One of my recent, hypotheses, is that anyone who is on any one of those edges will see any new idea as obviously flowing from the context of the ideas surrounding them. The idea may be novel, but not entirely surprising. At the edge, everyone is looking at the same sets of problems and data, it’s the solutions that are unique. Every so often, there will be something that comes out of left field, but that is for the most part rare.
You don’t come up with a research idea in a vacuum. There is a field, the field has a set of problems that are of interest, and your ideas are vetted in the context of those problems of interest and the quality of the ideas you put forth.
As a concrete example, consider theoretical physics. I recently read this fascinating book by Leo Smolin that has a long diatribe about string theory but beneath that surface offers a unique perspective on how science is done. Essentially what theoretical physicists do is they come up with theories by looking at data, exploring math as they try to make fundamental insights about the universe. Every so often an idea will have enough merit that other theoretical physicists will take that idea and refine it further, until at some point in time the refinement results in an experiment that requires even more science to do that proves the theory. The whole process can take over 50 years from start to finish.
There are three essential edges, one edge is coming up with brand new fundamental ideas of the universe, another figuring out those ideas, and another figuring out how to turn them into experiments.
So where is innovation happening? In all three areas. Every person is moving the frontier of human knowledge a little bit further.
And yet, the guy who came up with the Higgs boson, is far more well known that the vast army of people who turned that idea into an experiment that could verify the result. I remember hearing an interview with the director of the experiment who had to explain to the NPR reporter how much science and engineering had to be created just to validate that theory.
So is Higgs the only innovator or is everyone else in between an innovator as well?
And that got me thinking that it’s all relative. Everyone is innovating at every step of the way, and our reward and star system makes it impossible for us to recognize all of those incremental innovations. We reward the guy with the fundamental idea with a Nobel prize and ignore everyone else who turned it into something real.
But so what? Well the reason this matters to me is that when my boss brings up the dreaded We need more innovation discussion, I worry that his idea is we need more Higgs’… And that by creating that bar for innovation we’ll essentially tell everyone that unless they come up with new fundamental ideas they don’t have anything of any value…
And so coming back to my discipline, I think of Google. Google is about a decade ahead of everyone else in data center infrastructure. You read their papers and think, my God they are magicians, and to a certain extent they are. More importantly they are also at the edge of what is commercially build-able and they, uniquely, have access to the data and problems that are worth solving in 10 years, and so are able to solve them first. For the rest of us struggling in the relativistic past, it can feel like we’re in the stone age, being blessed by these aliens with gifts from the future.

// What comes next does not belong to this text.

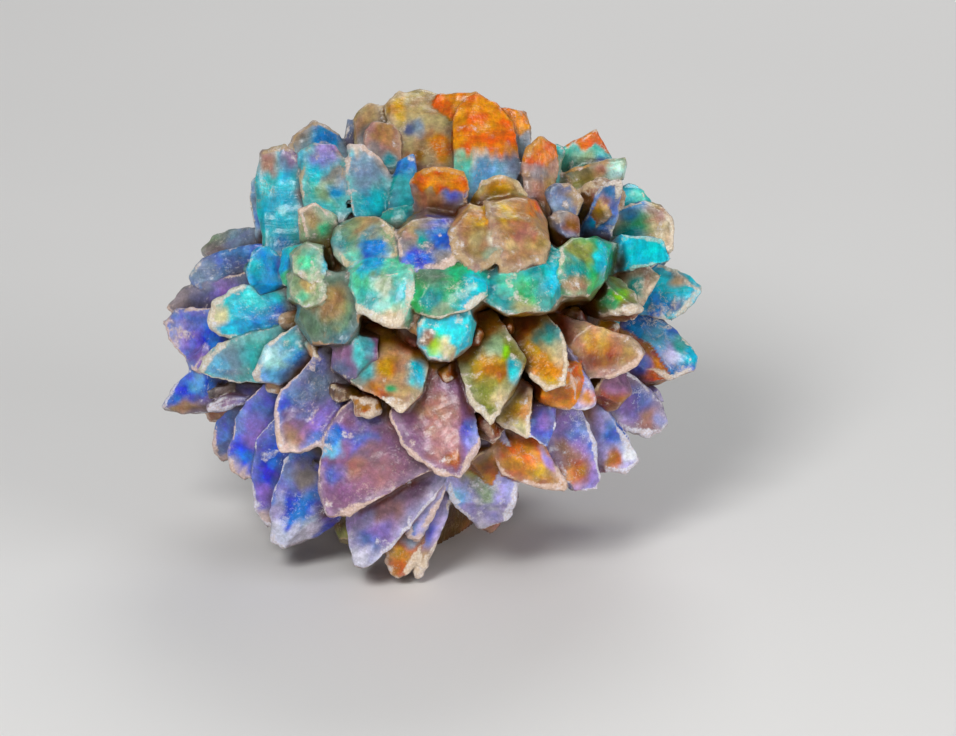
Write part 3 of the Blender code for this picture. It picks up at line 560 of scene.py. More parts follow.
LOWER_RIGHT = (
    Spear("olive_face", (13.6, -15.2, 46), (8.4, 3.4), 14, 11, Habit.SPEAR,
        Finish(OLIVE, (Glow(HONEY, -2, 9, 3), Glow(SAGE, -1, 13, 2.4),
        Glow(LIME, 1.6, 11, 1.4), Glow(AMBER, 0, 7, 1.8), Glow(CYAN, 3.6, 7.4, 1.5, 1.6),
        Glow(PALE_SAND, 0.6, 3, 2)), CREAM, 0.8, under=AMBER),
        Outline(((5.5, -6.6), (8.5, -13.8), (12.1, -17.9), (15.2, -14.1), (18, -8.3), (19.2, -5.8),
        (16.5, -1.6)), ((12.2, -17.7, 16, -1.1, 0.5),))),
    Spear("beige_blade", (18.2, -21.4, 38), (12, -3.6), 11, 9, Habit.BLADE,
        Finish(PALE_SAND, (Glow(HONEY, 0, 6, 3), Glow(TAN, -2, 10, 2.6)), CREAM, 0.7,
        under=RUST),
        Outline(((12.5, -17.1), (19, -21.1), (19.8, -16.6), (20, -10.6), (16.5, -8.6), (14, -13.1)),
        rooted=False)),
    Spear("violet_lens", (23, -22.4, 39), (20, -6.6), 6.6, 8, Habit.BLADE,
        Finish(INDIGO, (Glow(VIOLET, -0.6, 5, 2), Glow(ROYAL, 0.6, 2.6, 1.6)), FROST, 0.7),
        Outline(((18.2, -16), (18.8, -20), (23.2, -22.4), (24.6, -19.2), (25, -14), (23.2, -11.6),
        (19.4, -11.2)), rooted=False)),
    Spear("amber_blade", (25.2, -30.6, 27), (14, -12.6), 12.4, 9, Habit.SPEAR,
        Finish(AMBER, (Glow(HONEY, -4, 5, 2.6), Glow(ROSE, -1, 3, 2),
        Glow(ORANGE, -6, 8, 3), Glow(VIOLET, -2, 6, 1.2, 1.6)), PINK_CREAM, 0.7,
        under=RUST),
        Outline(((13.4, -25.2), (14, -27.6), (20, -29.6), (26, -31), (26.6, -29.8)),
        ((26, -31, 15, -23.6, 0.6),))),
    Spear("amber_violet", (30.6, -31, 22), (22, -10.6), 11.4, 10, Habit.BLADE,
        Finish(VIOLET, (Glow(AMBER, -2.4, 4.4, 3), Glow(INDIGO, -1, 12, 2.6),
        Glow(ORANGE, -4.6, 2, 2.6), Glow(ROYAL, 1.6, 8, 1.8), Glow(ROSE, -4, 8, 2)), FROST,
        0.9, under=AMBER),
        Outline(((26.6, -27.6), (28.6, -31.2), (33, -31.4), (33.6, -29.2), (32.4, -21.6), (30, -16)))),
    Spear("frosted_blue", (41, -25.6, 14), (26.4, -9.6), 11, 9, Habit.SPEAR,
        Finish(LAVENDER, (Glow(FROST, -2, 1.6, 2), Glow(BLUE, -5, 5.4, 2.6),
        Glow(ROYAL, -3, 8, 2.4), Glow(AMBER, -6, 0, 2)), FROST, 1, under=AMBER),
        Outline(((33.4, -27.6), (38.4, -27.8), (41.4, -25), (39.6, -21.2)),
        ((34, -17.2, 34.4, -27.6, 0.5),))),
    Spear("red_violet", (47.4, -17.4, 11), (29, -6), 11, 9, Habit.SPEAR,
        Finish(MAUVE, (Glow(INDIGO, -6, 4, 3), Glow(ROSE, -4, -0.6, 2.4),
        Glow(VIOLET, -9, 3, 3), Glow(LAVENDER, -1, 0, 2)), FROST, 0.9, under=RUST),
        Outline(((33.6, -14.6), (39, -19.2), (43, -20.2), (47.4, -18), (46, -14), (41, -9.6)))),
    Spear("pale_plate", (45.8, -18.8, 5), (30, -11), 7, 5, Habit.CHISEL,
        Finish(FROST, (Glow(ROSE, -4, 2, 3),), FROST, 0.7, under=RUST), lean=0.3),
    Spear("white_fin", (47.2, -14.4, 2), (32, -4.6), 5, 6, Habit.SPEAR,
        Finish(LAVENDER, (Glow(INDIGO, -5, 2, 3),), FROST, 0.7)),
)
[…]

But really what’s going on is that they are just seeing the problems before the rest of us have a chance.
And so if you’re in the same space as Google, you can feel worthless because you’re not innovating like them. They publish papers and industries emerge, you’re just trying to keep some MySQL DB’s from crashing over…
But I wonder, if at Google they feel the same way I do … I wonder if at Google the solutions are considered novel, and ingenious but not miraculous. Perhaps like Arthur C. Clarke said their sufficiently advanced technology appears like magic …
So then coming down to next edge which is the mainstream world of technology where you are not at the bleeding edge of the known or the commercially viable, is innovation possible?
And I think it is. Because innovation is about looking at data and the problems worth solving and solving them in a way that is novel. Now the novelty may not be that novel because you’re taking something someone else did and adapting it to your context, but that adaptation requires thought and some novel ideas.
But then isn’t that what almost all innovation is? Taking some ideas from some place, looking at some data, considering what the important problems are and trying to do something new?
So then if that’s the case, then the answer to my boss is relatively simple:
Yeah, I agree. Let’s look at some data, let’s look at the problems of interest and let’s try to solve them in some way that is different than how we were solving them yesterday.
And to my current boss’ credit, that’s where we landed. So if you’re job is to stop the MySQL DB’s from crashing and come up with a way of doing it that was better than the way things were working a day ago, then you just innovated and that’s cool.
But I can almost hear the voice of some smart engineer who says: but that’s not real innovation… real innovation is X or Y or Z … and I respond:
What is innovation is relative, and you can innovate on all edges and the only real innovation is the process I just described.
But I am a little bit dissatisfied with that answer. So I will amend it here.
Here’s what I will concede, although the innovations necessary to transform the Higgs’ theory into a workable innovation were vast and mysterious and magical, we have to give credit to those who do come up with the fundamental ideas because they are so rare. And in giving credit, we acknowledge their significance, but they should never, ever, ever get in the way of everyone innovating.